The length |E| of E at a certain point is the strength of the electric field in that point, also known as the field intensity. The strength |E| ≡ E may be defined as the magnitude F ≡ |F| of the electric force exerted on a unit positive electric test charge q, or for arbitrary q by

${\displaystyle |\mathbf {F} |=q|\mathbf {E} |\quad \Longrightarrow \quad E={\frac {F}{q}}.}$

The strength of the electric field does not depend on the test charge q. Strictly speaking, the introduction of a small test charge, which itself causes an electric field, slightly modifies the existing field. The electric field may therefore be defined as the force per positive charge Δq that is so small that the field can be assumed undisturbed by the presence of Δq. The strength of the electric field due to a single point charge is given by Coulomb's law.

An electric field may be time-dependent, as in the case of a field caused by charges accelerating up and down the transmitting antenna of a television station. Such a field is always accompanied by a magnetic field. The electric field with an accompanying magnetic field is propagated through space as an electromagnetic wave at the same speed as that of light.

When there is no magnetic field present, the electric field E is related to an electric potential Φ,

${\displaystyle \mathbf {E} \equiv (E_{x},\;E_{y},\;E_{z})=(-{\frac {\partial \Phi }{\partial x}},\;-{\frac {\partial \Phi }{\partial y}},\;-{\frac {\partial \Phi }{\partial z}})\quad {\hbox{or}}\quad \mathbf {E} =-{\boldsymbol {\nabla }}\Phi .}$

The electric field has dimension force per charge or, equivalently, voltage per length.
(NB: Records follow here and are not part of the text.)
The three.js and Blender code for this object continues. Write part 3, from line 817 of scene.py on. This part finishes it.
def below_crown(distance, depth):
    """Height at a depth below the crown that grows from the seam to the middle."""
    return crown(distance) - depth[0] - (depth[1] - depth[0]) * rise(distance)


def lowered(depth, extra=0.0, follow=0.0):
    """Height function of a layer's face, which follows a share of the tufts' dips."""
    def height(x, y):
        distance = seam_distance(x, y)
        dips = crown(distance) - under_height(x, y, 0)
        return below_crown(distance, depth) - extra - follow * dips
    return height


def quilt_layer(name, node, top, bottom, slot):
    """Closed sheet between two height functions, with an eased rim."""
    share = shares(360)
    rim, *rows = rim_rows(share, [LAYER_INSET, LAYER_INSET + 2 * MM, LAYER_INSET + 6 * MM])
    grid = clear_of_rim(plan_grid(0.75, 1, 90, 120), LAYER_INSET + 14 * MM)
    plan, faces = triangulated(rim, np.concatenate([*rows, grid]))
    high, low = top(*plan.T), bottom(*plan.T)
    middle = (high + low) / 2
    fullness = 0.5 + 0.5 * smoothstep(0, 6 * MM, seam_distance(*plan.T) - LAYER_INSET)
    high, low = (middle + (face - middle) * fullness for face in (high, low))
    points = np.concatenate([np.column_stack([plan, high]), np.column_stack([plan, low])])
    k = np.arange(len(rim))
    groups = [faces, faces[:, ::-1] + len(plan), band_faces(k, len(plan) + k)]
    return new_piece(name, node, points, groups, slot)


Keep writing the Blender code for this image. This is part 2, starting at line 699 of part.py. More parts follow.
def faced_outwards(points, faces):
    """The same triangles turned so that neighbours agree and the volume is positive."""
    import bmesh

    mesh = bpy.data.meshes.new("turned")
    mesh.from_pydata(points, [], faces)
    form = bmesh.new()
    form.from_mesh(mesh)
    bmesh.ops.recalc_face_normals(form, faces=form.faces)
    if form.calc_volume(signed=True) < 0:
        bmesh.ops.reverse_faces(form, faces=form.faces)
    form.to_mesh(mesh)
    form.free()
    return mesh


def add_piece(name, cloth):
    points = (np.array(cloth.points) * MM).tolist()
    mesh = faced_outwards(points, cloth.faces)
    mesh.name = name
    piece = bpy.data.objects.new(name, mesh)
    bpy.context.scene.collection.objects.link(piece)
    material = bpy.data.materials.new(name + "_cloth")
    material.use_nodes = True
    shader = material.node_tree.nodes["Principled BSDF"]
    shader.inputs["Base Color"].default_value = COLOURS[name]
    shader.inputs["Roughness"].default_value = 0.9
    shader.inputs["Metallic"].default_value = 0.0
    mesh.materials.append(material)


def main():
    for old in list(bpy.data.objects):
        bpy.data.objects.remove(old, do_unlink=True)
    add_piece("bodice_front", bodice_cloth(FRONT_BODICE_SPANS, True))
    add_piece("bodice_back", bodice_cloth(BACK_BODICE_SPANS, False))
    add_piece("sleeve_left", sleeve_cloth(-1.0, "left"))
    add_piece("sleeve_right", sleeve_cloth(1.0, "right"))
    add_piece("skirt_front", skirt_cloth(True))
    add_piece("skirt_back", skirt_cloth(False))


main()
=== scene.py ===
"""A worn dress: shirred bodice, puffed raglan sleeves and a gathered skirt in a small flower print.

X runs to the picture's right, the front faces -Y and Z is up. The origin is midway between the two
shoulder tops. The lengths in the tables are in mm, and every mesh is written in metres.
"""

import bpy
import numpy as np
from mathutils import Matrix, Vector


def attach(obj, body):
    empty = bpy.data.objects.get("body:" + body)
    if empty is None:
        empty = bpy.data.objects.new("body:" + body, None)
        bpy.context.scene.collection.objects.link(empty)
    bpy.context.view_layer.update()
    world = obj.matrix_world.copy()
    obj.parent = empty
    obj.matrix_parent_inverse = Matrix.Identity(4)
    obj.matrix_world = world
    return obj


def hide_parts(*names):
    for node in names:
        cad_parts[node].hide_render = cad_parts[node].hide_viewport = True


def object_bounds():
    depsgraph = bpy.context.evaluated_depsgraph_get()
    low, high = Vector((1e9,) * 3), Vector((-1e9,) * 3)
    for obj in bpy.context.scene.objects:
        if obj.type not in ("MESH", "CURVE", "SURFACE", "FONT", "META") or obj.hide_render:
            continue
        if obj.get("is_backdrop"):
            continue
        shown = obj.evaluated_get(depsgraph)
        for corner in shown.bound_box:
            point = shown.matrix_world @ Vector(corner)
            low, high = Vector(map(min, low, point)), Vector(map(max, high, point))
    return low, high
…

In the SI system, the appropriate units are newton per coulomb, equivalent to volt per meter. In Gaussian units, the electric field is expressed in units of dyne per statcoulomb (formerly known as esu), equivalent to statvolt per centimeter.

Mathematical description

An electric field E may be due to the presence of charges by Gauss's law, which in differential form is one of the microscopic Maxwell equations

${\displaystyle {\boldsymbol {\nabla }}\cdot \mathbf {E} ={\frac {\rho (\mathbf {r} )}{\epsilon _{0}}},}$

where ε₀ is the electric constant, ρ(r) is a charge distribution, and ∇· stands for the divergence of E.

The field may also be caused by a varying magnetic field as shown by Faraday's law (one of Maxwell's equations),

${\displaystyle {\boldsymbol {\nabla }}\times \mathbf {E} =-{\frac {\partial \mathbf {B} }{\partial t}}\equiv -{\dot {\mathbf {B} }},}$

where B is the magnetic flux density (also known as magnetic induction), and the symbol ∇× stands for the curl of E.
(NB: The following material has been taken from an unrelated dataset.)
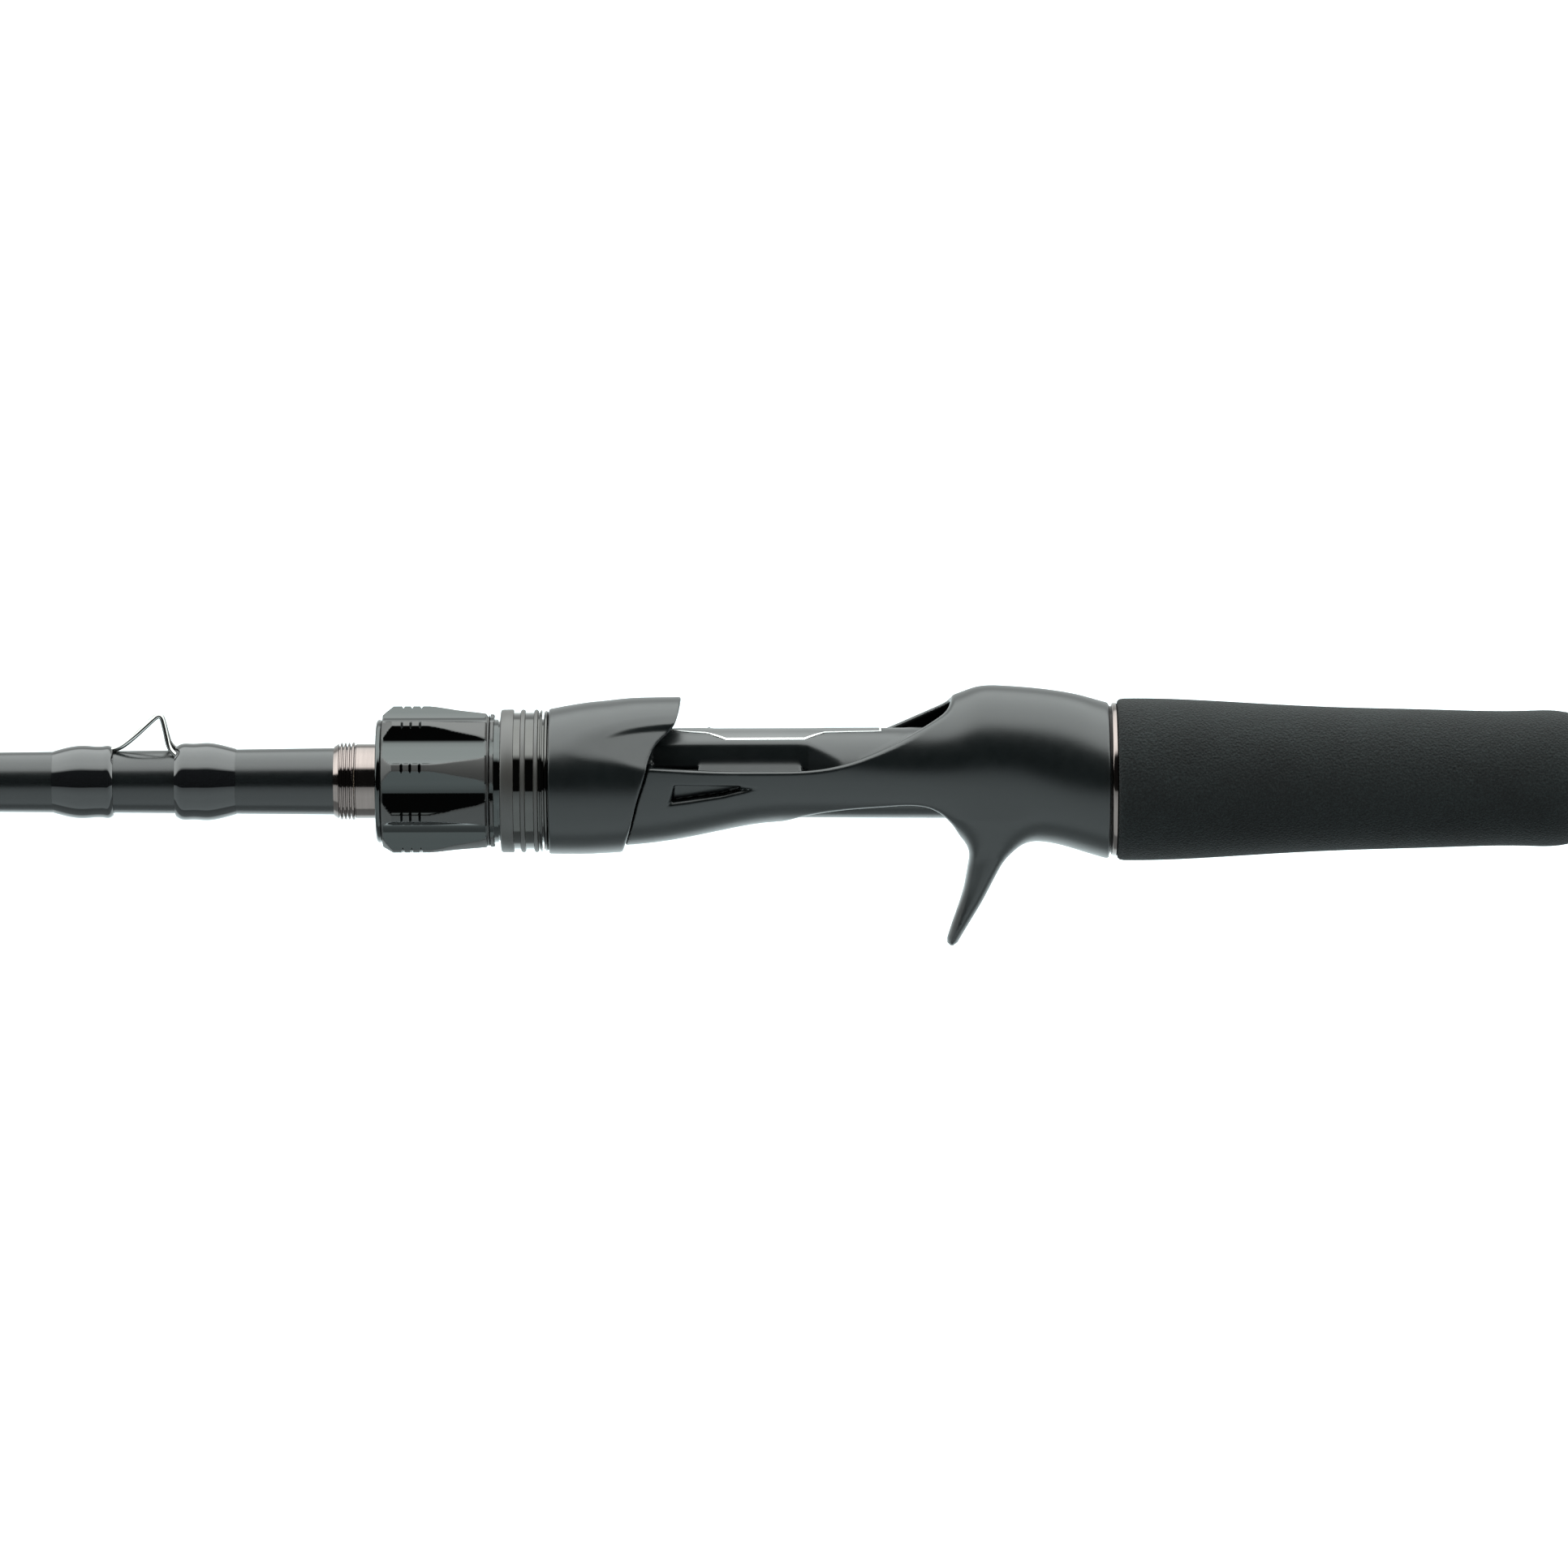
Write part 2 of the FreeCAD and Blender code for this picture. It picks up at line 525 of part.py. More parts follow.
def make_tip_top():
    """Tip guide: a tube on the blank's end with a ring held above it by two legs."""
    end = BLANK_STATIONS[-1][0]
    sleeve_start = -end + TIP_SLEEVE_LENGTH
    closed_end = -end - 0.6
    core = 0.02
    sleeve = lathe([(sleeve_start, TIP_BORE + 0.05), (sleeve_start, TIP_SLEEVE_RADIUS),
                    (closed_end, TIP_SLEEVE_RADIUS), (closed_end, core), (-end - 0.02, core),
                    (-end - 0.02, TIP_BORE)])
    ring_outer = TIP_RING_RADIUS + RING_SECTION
    x = -ROD_LENGTH + FRAME_WIDTH / 2
    centre_z = TIP_SLEEVE_RADIUS + ring_outer + 0.6
    band = ring_band(x, centre_z, ring_outer + FRAME_BAND)
    ring = ring_torus(x, centre_z, TIP_RING_RADIUS)
    legs = []
    for side in (-1, 1):
        shoulder = Vector(x, side * (ring_outer + 0.1), centre_z - 0.8)
        root = Vector(-end + 8.0, side * 0.7, TIP_SLEEVE_RADIUS * 0.85)
        legs.append(wire_path([shoulder, root, root + Vector(1.0, 0, -0.1)], LEG_RADIUS))
    saddle = Part.makeBox(2.6, 1.2, 1.1, Vector(-ROD_LENGTH + 0.1, -0.6, TIP_SLEEVE_RADIUS - 0.6))
    frame = band.cut(ring).fuse([sleeve, saddle] + legs)
    frame = frame.cut(disc(-end, -end + 2 * REACH, TIP_BORE))
    near = end - TIP_SLEEVE_LENGTH
    far = near - 8.0
    wrap = lathe([(-near, blank_radius(near) + FIT), (-near, TIP_SLEEVE_RADIUS + 0.05),
                  (-far, blank_radius(far) + 0.2), (-far, blank_radius(far) + FIT)])
    return frame.cut(ring).removeSplitter(), ring, wrap.cut(frame)


def make_root():
    """Everything that is glued to the blank."""
    export("blank", make_blank())
    export("rear_arbor", make_arbor(20.0, 2.0, 7.2))
    export("front_arbor", make_arbor(114.5, 91.0, BARREL_BORE))
    export("seat_body", make_seat_body())
    export("seat_saddle", make_plate())
    export("seat_outline", make_outline())
    export("rear_hood_liner", make_liner(REAR_FOOT_SPACE, 13.0, 23.0))
    export("check_flanges", make_check_flanges())
    check_bore = blank_radius(SEAT_REAR + BARREL_END) + FIT
    export("check_tube", tube(at(120.49), at(BARREL_END + 0.05), 6.0, check_bore))
    keeper = make_keeper()
    export("hook_keeper", keeper)
    export("keeper_wrap_front", make_keeper_wrap(*KEEPER_WRAPS[0], [keeper]))
    export("keeper_wrap_rear", make_keeper_wrap(*KEEPER_WRAPS[1], [keeper]))


def make_grips():
    """Split grip, its rings and the butt."""
    bore = blank_radius(REAR_GRIP[0]) + 0.02
    black = [(at(-0.01), bore), (at(-0.01), 11.9), (at(-0.2), 12.0), (at(-0.3), 11.7), (at(-0.3), bore)]
    export("trim_ring_black", lathe(black))
    metal = [(at(-0.31), bore), (at(-0.31), 12.0), (at(-0.5), 12.3), (at(-1.1), 12.3), (at(-1.29), 12.0),
             (at(-1.29), bore)]
    export("trim_ring_metal", lathe(metal))
    export("front_grip", make_grip(*FRONT_GRIP, [(0.0, 8.6), (0.02, 10.0), (0.06, 10.7), (0.3, 11.0),
                                                 (0.6, 11.5), (0.85, 12.7), (0.95, 13.0), (0.985, 12.9),
                                                 (1.0, 12.5)]))
    export("front_grip_ring", tube(-FRONT_GRIP[0] + FIT, -FRONT_GRIP[0] + RING_LENGTH, 8.4, bore))
    export("rear_grip", make_grip(*REAR_GRIP, [(0.0, 11.6), (0.015, 12.6), (0.05, 13.2), (0.3, 13.0),
                                               (0.6, 11.9), (0.85, 10.9), (0.96, 10.4), (0.99, 9.7),
                                               (1.0, 8.8)]))
    export("rear_grip_ring", tube(-REAR_GRIP[1] - RING_LENGTH, -REAR_GRIP[1] - FIT, 8.4, bore))
    export("butt_ring", tube(-REAR_GRIP[0] + FIT, -CAP_LENGTH - FIT, 11.8, bore))
    cap = [(0.0, 0.0), (0.0, 9.5), (-0.8, 11.2), (-2.5, 12.2), (-CAP_LENGTH, 12.2), (-CAP_LENGTH, bore),
           (-3.9, bore), (-3.9, 0.0)]
    export("butt_cap", lathe(cap))
    export("balance_weight", disc(-6.0, -26.0, 5.5))


def make_guides():
    """All line guides, the tip guide and their thread wraps."""
    for number, spec in enumerate(GUIDES, 1):
        frame, ring, starts, directions = make_guide(*spec)
        export("guide_%d_frame" % number, frame)
        export("guide_%d_ring" % number, ring)
        export("guide_%d_wraps" % number, make_guide_wraps(starts, directions, frame))
    frame, ring, wrap = make_tip_top()
    export("tip_top_frame", frame)
    export("tip_top_ring", ring)
    export("tip_top_wrap", wrap)


def make_hood():
    """Sliding hood and what travels with it."""
    export("hood_shell", make_hood_shell())
    export("hood_cushion", make_liner(FRONT_FOOT_SPACE, 70.5, 79.0))
    export("hood_collar", make_hood_collar())
    export("hood_trim_ring", tube(at(90.3), at(89.65), 11.25, 9.91))
    export("retaining_ring", make_retaining_ring())


def make_nut():
    """Lock nut that drives the hood."""
    export("nut_shell", make_nut_shell())
    front = [(at(117.2), 8.9), (at(117.2), 9.3), (at(116.9), 9.7), (at(116.5), 9.9), (at(116.21), 9.9),
             (at(116.21), NUT_BORE), (at(117.0), NUT_BORE)]
    export("nut_front_ring", lathe(front))
    export("nut_thread_insert", make_nut_insert())
    export("nut_rear_lip", make_nut_rear_lip())


make_root()
make_grips()
make_guides()
make_hood()
make_nut()
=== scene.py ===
import json
import math

import bmesh
import bpy
import numpy as np
import openvdb
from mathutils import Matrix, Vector


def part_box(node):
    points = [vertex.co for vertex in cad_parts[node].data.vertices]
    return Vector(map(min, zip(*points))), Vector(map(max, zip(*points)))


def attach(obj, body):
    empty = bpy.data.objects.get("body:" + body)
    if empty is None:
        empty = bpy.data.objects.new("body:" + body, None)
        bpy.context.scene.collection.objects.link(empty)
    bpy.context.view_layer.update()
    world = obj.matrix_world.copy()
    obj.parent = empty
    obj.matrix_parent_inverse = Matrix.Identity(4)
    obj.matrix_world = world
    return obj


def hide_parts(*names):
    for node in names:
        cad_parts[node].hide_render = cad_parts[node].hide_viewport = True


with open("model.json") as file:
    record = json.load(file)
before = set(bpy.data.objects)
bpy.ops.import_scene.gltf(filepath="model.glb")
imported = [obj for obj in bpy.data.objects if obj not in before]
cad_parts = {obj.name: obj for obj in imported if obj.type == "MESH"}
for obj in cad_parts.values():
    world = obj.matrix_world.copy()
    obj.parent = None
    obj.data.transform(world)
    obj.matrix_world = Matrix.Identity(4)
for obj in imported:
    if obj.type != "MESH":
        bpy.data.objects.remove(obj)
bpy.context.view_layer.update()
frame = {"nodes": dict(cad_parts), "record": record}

# The rod lies along X with its tip at -X; +Z is the side of the reel and the guides. Shapes are worked
# out in millimetres and written in metres.
MM = 0.001
SEAT_REAR = -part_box("seat_body")[1].x / MM
TURN_STEPS = 144


def node_mm(node):
    """Lowest and highest corner of a CAD node, in millimetres."""
    low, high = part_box(node)
    return low / MM, high / MM


def at(ahead):
    """X, in millimetres, of a point this far ahead of the reel seat's rear end."""
    return -(SEAT_REAR + ahead)


# ---------------------------------------------------------------- materials

def new_material(name, color, roughness, metallic=0.0, coat=0.0, coat_roughness=0.05, specular=0.5):
    """Material with its constant values set on the shader; returns it with its tree and shader."""
    material = bpy.data.materials.new(name)
    material.use_nodes = True
    tree = material.node_tree
    shader = tree.nodes["Principled BSDF"]
    shader.inputs["Base Color"].default_value = (*color, 1.0)
    shader.inputs["Roughness"].default_value = roughness
    shader.inputs["Metallic"].default_value = metallic
    shader.inputs["Coat Weight"].default_value = coat
    shader.inputs["Coat Roughness"].default_value = coat_roughness
    shader.inputs["Specular IOR Level"].default_value = specular
    return material, tree, shader


def object_position(tree, stretch=(1.0, 1.0, 1.0)):
    """Texture position in millimetres, stretched per axis."""
    source = tree.nodes.new("ShaderNodeTexCoord")
    mapping = tree.nodes.new("ShaderNodeMapping")
    mapping.inputs["Scale"].default_value = [axis / MM for axis in stretch]
    tree.links.new(source.outputs["Object"], mapping.inputs["Vector"])
    return mapping.outputs["Vector"]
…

Because of the Helmholtz decomposition of a general vector field, we can write

${\displaystyle \mathbf {E} ={\boldsymbol {\nabla }}\times \mathbf {C} (\mathbf {r} )-{\boldsymbol {\nabla }}\Phi (\mathbf {r} )}$

with

${\displaystyle \Phi (\mathbf {r} )={\frac {1}{4\pi \epsilon _{0}}}\int {\frac {\rho (\mathbf {r} ')}{|\mathbf {r} -\mathbf {r} '|}}d^{3}\mathbf {r} ',}$

which is the instantaneous (non-retarded) Coulomb potential due to ρ(r), and

${\displaystyle \mathbf {C} (\mathbf {r} )=-{\frac {1}{4\pi }}\int {\frac {\dot {\mathbf {B} }}{|\mathbf {r} -\mathbf {r} '|}}d^{3}\mathbf {r} '.}$

The field C(r) is related to the time derivative of the vector potential A if we require the Coulomb gauge. We introduce A and the Coulomb gauge, respectively:

${\displaystyle \mathbf {B} ={\boldsymbol {\nabla }}\times \mathbf {A} ,\qquad {\boldsymbol {\nabla }}\cdot \mathbf {A} =0.}$

One can then show that

${\displaystyle {\boldsymbol {\nabla }}\times \mathbf {C} (\mathbf {r} )=-{\dot {\mathbf {A} }}(\mathbf {r} ).}$

Hence the Helmholtz decomposition of the electric field (together with Coulomb gauge) gives the general expression for the electric field

${\displaystyle \mathbf {E} (\mathbf {r} )=-{\dot {\mathbf {A} }}(\mathbf {r} )-{\boldsymbol {\nabla }}\Phi (\mathbf {r} ).}$

Clearly, when the time derivative of A vanishes, the field E is minus the gradient of the electric potential Φ.